If you're successful, Amazon will kill you or buy you (possibly ask to buy you for cheap, then kill you if you refuse). As with similar hyper platforms, the platform eats its own ecosystem inhabitants in the name of growth. And this is a blatantly obvious feature that is widely demanded, so if you figure out a way to do it even modestly well, they'll knock you out eventually. Print money for a while if you can, charge as much as you can, prepare for the inevitable; consider selling to a cloud service company if you can find the right offer.

Thanks for the detailed writeup. I think projecting future costs would be hard but someone pointed out in previous comments that service specific rules ( EC2, S3) etc could be more realistic.

Also what do you think about AWS Cost Explorer API? It looks like it can provide monthly/daily charges and we can build rules for customer tolerance, like you mentioned.

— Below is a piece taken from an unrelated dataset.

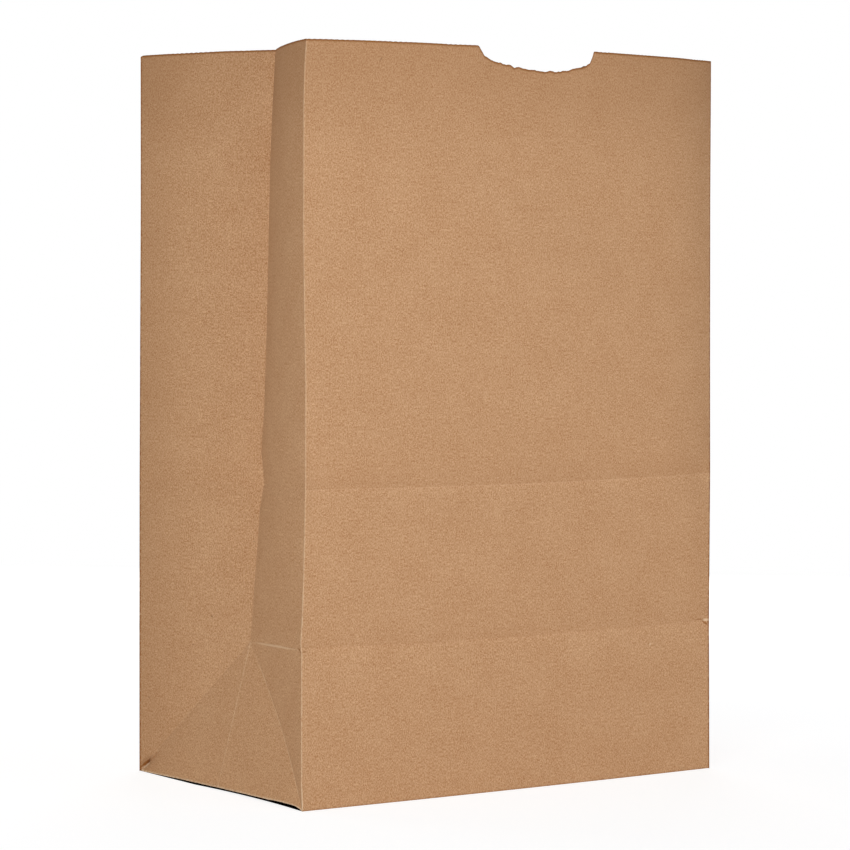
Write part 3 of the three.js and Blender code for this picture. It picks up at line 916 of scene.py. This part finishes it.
# Single marks on the outside: place round the tube and up, half length, half width, all in mm,
# the angle of the length from level in degrees, strength, and the colour of the mark.
backLeft = foldPlace["backLeft"] / mm
frontRight = foldPlace["frontRight"] / mm
frontLeft = girth / mm  # once round, the end of the left side
marks = {
    # The nick: a painted highlight on its light patch, painted shade along its upper and lower sides.
    "nickLight": (frontRight - 2.2, 89.7, 3.0, 1.0, -4, 0.9, "wornAndLit"),
    "nickUpper": (frontRight - 7.4, 90.3, 5.0, 0.55, -4, 0.6, "edge"),
    "nickLower": (frontRight - 2.7, 87.9, 3.2, 0.8, -32, 0.85, "edge"),
    "levelLine": (frontLeft - 44.5, 88.0, 47.0, 0.75, -1.1, 0.6, "wornAndLit"),
    # The tuck: painted shade above its line and a painted highlight on its lip below.
    "tuckShade": (backLeft + 5.5, 7.4, 7.0, 2.0, 38, 0.45, "shaded"),
    "tuckLine": (backLeft + 4.3, 5.1, 6.4, 0.8, 38, 1.0, "edge"),
    "tuckLip": (backLeft + 4.6, 3.6, 4.4, 1.1, 38, 0.85, "wornAndLit"),
    # Painted shade in the pinch where the level crease meets the front left fold.
    "pinch": (frontLeft - 2.8, 87.4, 2.4, 0.9, -20, 0.85, "edge"),
    "pinchDot": (frontLeft - 0.8, 86.0, 1.0, 0.9, 0, 0.85, "edge"),
    "pinchFront": (2.2, 86.6, 1.6, 0.8, 10, 0.6, "edge"),
    "fibre": (44.7, 421.6, 1.6, 0.35, 60, 0.7, "speck"),
    "speckHigh": (backLeft + 58.1, 100.2, 0.8, 0.6, 20, 0.75, "speck"),
    "speckMiddle": (backLeft + 43.5, 82.1, 0.7, 0.5, 0, 0.6, "speck"),
    "speckLow": (backLeft + 7.7, 46.0, 0.7, 0.6, 0, 0.6, "speck"),
    "knotRight": (255.6, 78.0, 1.2, 0.9, 0, 0.5, "knot"),
}

# The paper's outside, inside and cut edge: shift of the pattern, so that they differ, how much
# the light lines and the dark ones show, and the single marks.
sides = {
    "kraftOutside": {"shift": 0.0, "light": 1.0, "dark": 1.0, "marks": marks},
    "kraftInside": {"shift": 3.0, "light": 0.4, "dark": 0.6, "marks": {}},
    "kraftCut": {"shift": 5.0, "light": 0.0, "dark": 1.0, "marks": {}},
}


def drawLines(tree, at, sign, widths):
    # The lines of one sign, the light ones mostly worn and the dark ones painted shade: of the upright
    # folds or the creases, whichever is stronger.
    lines = []
    for kind, width in widths.items():
        distance, mark = (addNode(tree, "ShaderNodeAttribute", attribute_name=name).outputs["Fac"]
                          for name in ("from" + kind, kind.lower() + "Mark"))
        strength = calc(tree, "MAXIMUM", calc(tree, "MULTIPLY", mark, sign), 0)
        lines.append(placeGroup(tree, lineGroup, {
            "Sheet": at, "Distance": distance, "Width": width, "Strength": strength})["Mask"])
    return calc(tree, "MAXIMUM", *lines)


def makeKraft(name, side):
    # Kraft paper seen from one side, in layers: pulp, painted shade, specks, worn lines and lines of
    # painted shade, single marks.
    # The pattern follows the flat sheet.
    material = bpy.data.materials.new(name)
    material.use_nodes = True
    tree = material.node_tree
    shader = tree.nodes["Principled BSDF"]
    colours = kraft["colours"]
    uv = addNode(tree, "ShaderNodeUVMap", uv_map="sheet").outputs[0]
    at = vectorCalc(tree, "ADD", uv, (0, 0, side["shift"]))
    fibre = placeGroup(tree, fibreGroup, {"Sheet": at, **kraft["weights"]})
    colour = blend(tree, fibre["Tone"], colours["dark"], colours["light"])

    def cover(mask, strength, tone):
        return blend(tree, calc(tree, "MULTIPLY", mask, strength), colour, colours[tone])

    # Painted shade, darker where less light falls.
    paintedShade = addNode(tree, "ShaderNodeAttribute", attribute_name="paintedShade").outputs["Fac"]
    colour = cover(paintedShade, kraft["shadeMost"] * side["dark"], "shaded")
    for tone, (scale, size, share, strength) in kraft["dots"].items():
        dots = placeGroup(tree, speckGroup, {"Sheet": at, "Scale": scale, "Size": size, "Share": share})
        colour = cover(dots["Mask"], strength, tone)
    colour = cover(drawLines(tree, at, 1, kraft["lightWidth"]), side["light"], "wornAndLit")
    fromRim = addNode(tree, "ShaderNodeAttribute", attribute_name="fromRim").outputs["Fac"]
    # Dark lines of painted shade along folds and creases, with the dark cut edge.
    dark = calc(tree, "MAXIMUM", drawLines(tree, at, -1, kraft["darkWidth"]), ramp(
        tree, fromRim, *kraft["rimDark"], 1, 0))
    colour = cover(dark, side["dark"], "edge")
    for s, t, length, width, turn, strength, tone in side["marks"].values():
        mark = placeGroup(tree, markGroup, {
            "Sheet": at, "Place": (s * mm, t * mm, 0), "Turn": math.radians(-turn),
            "Size": (length * mm, width * mm, 1)})
        colour = cover(mark["Mask"], strength, tone)
    tree.links.new(colour, shader.inputs["Base Color"])
    shader.inputs["Roughness"].default_value = kraft["roughness"]
    shader.inputs["Specular IOR Level"].default_value = kraft["specular"]
    bump = addNode(tree, "ShaderNodeBump", {
        "Height": fibre["Height"], "Distance": kraft["relief"], "Strength": kraft["reliefStrength"]})
    tree.links.new(bump.outputs[0], shader.inputs["Normal"])
    return material


print("making the kraft")
for name, side in sides.items():
    bagMesh.materials.append(makeKraft(name, side))

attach(bag, "root")
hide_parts("paper_bag")

studio = {
    "floorSize": 8.0,
    "floorDrop": 0.05 * mm,  # the floor lies this far below the base
    "floorColour": (0.83, 0.86, 0.90, 1),
    "paintedShadowColour": (0.01, 0.008, 0.006, 1),
    # Painted shadow: the floor under the bag is dark and gets no glow. Light gets in under the left
    # side's raised edge, most of all a little before its middle, so the dark part bows inwards there as
    # a parabola along y.
    "underMiddle": -33 * mm,
    "underHalf": 58 * mm,
    "underBow": 3.1 * mm,
    "underLeast": 0.1 * mm,
    "underRight": 2.5 * mm,  # it ends this far inside the right fold
    "underEnds": 0.3 * mm,  # and this far inside the front and back
    "glow": 0.815,  # white that the camera sees on the floor beside the bag, before any light
    "litShare": 0.46,  # share of the light on it that it sees as well
    "fade": (0.5, 1.5),  # from here to here both go over to plain white, in metres
    "world": 0.15,
    "lamps": {
        "key": {"at": (-1.5, -1.35, 1.5), "size": (0.9, 0.9), "power": 6.8},
        "lowLeft": {"at": (-1.0, -0.9, 0.14), "size": (0.7, 0.24), "power": 6.4},
        "lowRight": {"at": (0.35, -1.2, 0.14), "size": (0.7, 0.24), "power": 6.3},
        "side": {"at": (-1.1, 0.1, 0.14), "size": (0.7, 0.24), "power": 1.6, "colour": (1, 0.96, 0.88)},
        "rearLeft": {"at": (-0.6, 1.2, 0.9), "size": (0.8, 0.8), "power": 2.5, "colour": (1, 0.96, 0.88)},
        "rearRight": {"at": (0.85, 1.1, 0.22), "size": (0.9, 0.35), "power": 15},
    },
    "lampsAim": (0, 0, 0.2),
}


def underBag(tree, at):
    # 1 on the floor under the bag, where the painted shadow goes. The left side's base line runs a
    # little askew, from the front left corner to the back left one.
    axes = addNode(tree, "ShaderNodeSeparateXYZ", {0: at}).outputs
    first, last = foldLine("frontLeft", np.array(0.0)), foldLine("backLeft", np.array(0.0))
    slope = float((last[0] - first[0]) / (last[1] - first[1]))
    fromSide = calc(tree, "SUBTRACT", calc(tree, "MULTIPLY_ADD", axes[1], -slope, axes[0]),
                    float(first[0] - slope * first[1]))
    bow = studio["underBow"]
    fromMiddle = calc(tree, "SUBTRACT", axes[1], studio["underMiddle"])
    share = calc(tree, "DIVIDE", fromMiddle, studio["underHalf"])
    reach = calc(tree, "MULTIPLY_ADD", calc(tree, "MULTIPLY", share, share), -bow, bow)
    insideLeft = calc(tree, "GREATER_THAN", fromSide, calc(tree, "MAXIMUM", reach, studio["underLeast"]))
    insideRight = calc(tree, "LESS_THAN", axes[0], face / 2 - studio["underRight"])
    insideY = calc(tree, "LESS_THAN", calc(tree, "ABSOLUTE", axes[1]), halfGusset - studio["underEnds"])
    return calc(tree, "MULTIPLY", calc(tree, "MULTIPLY", insideLeft, insideRight), insideY)


def seenPlain(tree):
    # 1 for the camera, and for what it sees by reflection or through glass.
    path = addNode(tree, "ShaderNodeLightPath").outputs
    return calc(tree, "MAXIMUM", path["Is Camera Ray"], calc(
        tree, "MAXIMUM", path["Is Glossy Ray"], path["Is Transmission Ray"]))


def makeFloor():
    # A pale plane. The camera sees it mostly as white, but not under the bag, where a painted shadow makes
    # it dark.
    half, z = studio["floorSize"] / 2, -studio["floorDrop"]
    corners = [(-half, -half, z), (half, -half, z), (half, half, z), (-half, half, z)]
    mesh = bpy.data.meshes.new("floor")
    mesh.from_pydata(corners, [], [(0, 1, 2, 3)])
    floor = bpy.data.objects.new("floor", mesh)
    bpy.context.scene.collection.objects.link(floor)
    material = bpy.data.materials.new("paleFloor")
    material.use_nodes = True
    tree = material.node_tree
    tree.nodes.clear()
    at = addNode(tree, "ShaderNodeTexCoord").outputs["Object"]
    inside = underBag(tree, at)
    seen = seenPlain(tree)
    away = addNode(tree, "ShaderNodeVectorMath", {0: at}, operation="LENGTH").outputs["Value"]
    away = ramp(tree, away, *studio["fade"], 0, 1)
    # What the camera sees: full white far away; near the bag part white and part lit floor.
    glow = calc(tree, "MULTIPLY_ADD", away, 1 - studio["glow"], studio["glow"])
    # No glow under the bag, for the painted shadow.
    glow = calc(tree, "MULTIPLY", calc(tree, "MULTIPLY", glow, seen), calc(tree, "SUBTRACT", 1, inside))
    keep = calc(tree, "MULTIPLY_ADD", away, -studio["litShare"], studio["litShare"])
    dim = calc(tree, "MULTIPLY_ADD", seen, calc(tree, "SUBTRACT", keep, 1), 1)
    shade = blend(tree, dim, (0, 0, 0, 1), studio["floorColour"])
    # Under the bag the floor takes the painted shadow colour.
    dull = addNode(tree, "ShaderNodeBsdfDiffuse", {
        "Color": blend(tree, inside, shade, studio["paintedShadowColour"])})
    white = addNode(tree, "ShaderNodeEmission", {"Color": (1, 1, 1, 1), "Strength": glow})
    mix = addNode(tree, "ShaderNodeAddShader", {0: dull.outputs[0], 1: white.outputs[0]})
    addNode(tree, "ShaderNodeOutputMaterial", {0: mix.outputs[0]}, is_active_output=True)
    mesh.materials.append(material)


def makeWorld():
    # Soft light from all round; the camera sees plain white.
    world = bpy.data.worlds.new("studio")
    bpy.context.scene.world = world
    world.use_nodes = True
    tree = world.node_tree
    tree.nodes.clear()
    soft = addNode(tree, "ShaderNodeBackground", {"Color": (1, 1, 1, 1), "Strength": studio["world"]})
    white = addNode(tree, "ShaderNodeBackground", {"Color": (1, 1, 1, 1), "Strength": 1.0})
    mix = addNode(tree, "ShaderNodeMixShader", {
        0: seenPlain(tree), 1: soft.outputs[0], 2: white.outputs[0]})
    addNode(tree, "ShaderNodeOutputWorld", {0: mix.outputs[0]})


def makeLamps():
    # Rectangular lamps, turned so that they look at the middle of the bag.
    for name, lamp in studio["lamps"].items():
        light = bpy.data.lights.new(name, "AREA")
        light.shape = "RECTANGLE"
        light.size, light.size_y = lamp["size"]
        light.energy = lamp["power"]
        light.color = lamp.get("colour", (1, 1, 1))
        thing = bpy.data.objects.new(name, light)
        thing.location = lamp["at"]
        way = Vector(studio["lampsAim"]) - thing.location
        thing.rotation_euler = way.to_track_quat("-Z", "Y").to_euler()
        bpy.context.scene.collection.objects.link(thing)


view = {
    "at": (-1.1329, -1.5353, 0.2878),
    "turn": (87.678, -0.605, -36.298),  # degrees about x, y and z
    "focalPixels": 3140,  # in a frame 850 pixels wide
    "framePixels": 850,
    "sensor": 36.0,
}


def makeCamera():
    camera = bpy.data.cameras.new("photoView")
    camera.sensor_width = view["sensor"]
    camera.lens = view["focalPixels"] / view["framePixels"] * view["sensor"]
    camera.clip_start, camera.clip_end = 0.05, 50
    thing = bpy.data.objects.new("photoView", camera)
    thing.location = view["at"]
    thing.rotation_euler = [math.radians(angle) for angle in view["turn"]]
    bpy.context.scene.collection.objects.link(thing)
    bpy.context.scene.camera = thing


print("floor, light and camera")
makeFloor()
makeWorld()
makeLamps()
makeCamera()
bpy.context.scene.view_settings.view_transform = "Standard"

bpy.context.view_layer.update()
print("done")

You need to be very careful with projecting, particularly in a production environment. Costs are not evenly distributed across the month (e.g. IIRC reserved instances hit on the first of the month with a potentially very large cost).
I think it's useful. Im not sure if any third party tools has a similar feature but definitely would be helpful specifically to those who are new to the product.

So you will have the option to auto stop services to minimize spend or terminate services if stopping will not reduce the bill (rds is an example).

User probably needs to be able to set priorities, locks, etc to prevent disruption of services in case they are using it for production.

agree. I could not find any third party tool that does that. Can you please tell me more about setting priorities, locks?
I would love this! I agree it seems like a missing feature of AWS. However as someone else commented I'm not sure how you could practically go about implementing it.